Es ist bemerkenswert, dass aus dem 18. und 19. Jahrhundert mehrere eiserne und gusseiserne Grabkreuze und Grabdenkmäler an ihrem ursprünglichen Standort erhalten sind. Der besondere Umstand, dass auf diesem Kirchhof im 20. Jahrhundert nur noch in Ausnahmefällen bestattet worden ist, hatte zur Folge, dass das gesamte Ensemble des Friedhofsbereiches einen nahezu geschlossenen Charakter von Begräbnisstätten aus dem 18. und 19. Jahrhundert aufweist, der durch wenige gartendenkmalpflegerische Maßnahmen weitgehend wiederhergestellt werden kann. Dies bedeutet, dass es zur Erhaltung der Ensemblewirkung in ihrer Gesamtheit unabdingbar notwendig ist, dass jedes Grabmal an seinem eigentlichen Standort belassen wird.

 

Wie die ursprünglichen Pflanzen des Kirchhofes zur Zeit seiner Gründung einmal ausgesehen haben, lässt sich nur mutmaßen. Jedoch sind aus dem 18. Jahrhundert nicht nur schriftliche Berichte, sondern sogar noch lebende Zeugen in Gestalt von drei alten Maulbeerbäumen vorhanden.

 

Diese sind nach einem von Friedrich II. erlassenen Edikt aus dem Jahre 1752 dann schließlich 1763 angepflanzt worden und zwar zunächst 80 Stück, die aber bald wieder abstarben. Erst als sich im Jahre 1793 ein sachkundiger Lehrer dieser Angelegenheit annahm, wurde eine Neupflanzung erfolgreich durchgeführt, so dass im Jahre 1791 insgesamt 28 Maulbeerbäume auf dem Dorfkirchhof standen.
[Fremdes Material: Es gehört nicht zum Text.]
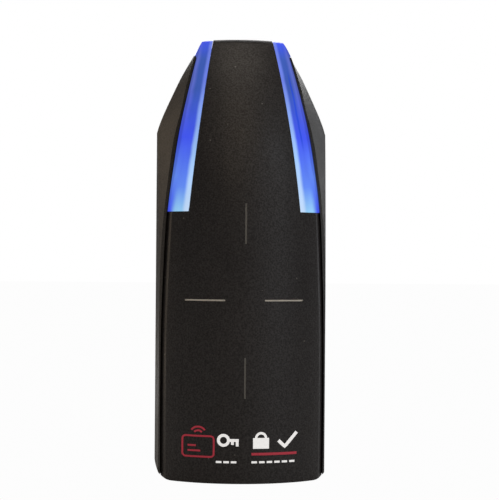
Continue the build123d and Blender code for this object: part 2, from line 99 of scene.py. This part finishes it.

Im Jahre 1803, also in der Zeit, aus welcher der älteste Grabstein stammt, waren es bereits 30 Bäume.

 

1938 sind fünf davon noch in einem Plan als Naturdenkmal verzeichnet; 1964 waren es noch vier und heute zählt man lediglich drei der ausgewachsenen Exemplare. (…) Dieses Anpflanzen von Maulbeerbäumen auf dem Alten Dorfkirchhof Zehlendorf ist deshalb besonders bemerkenswert, weil an anderer Stelle in Berlin sich die Kirchenverwaltungen bzw. die örtlichen Pfarrer gegen das Edikt Friedrichs des Großen erfolgreich sperrten (so zum Beispiel auf dem Friedhof der Jerusalems- und Neuen Kirche am Halleschen Tor).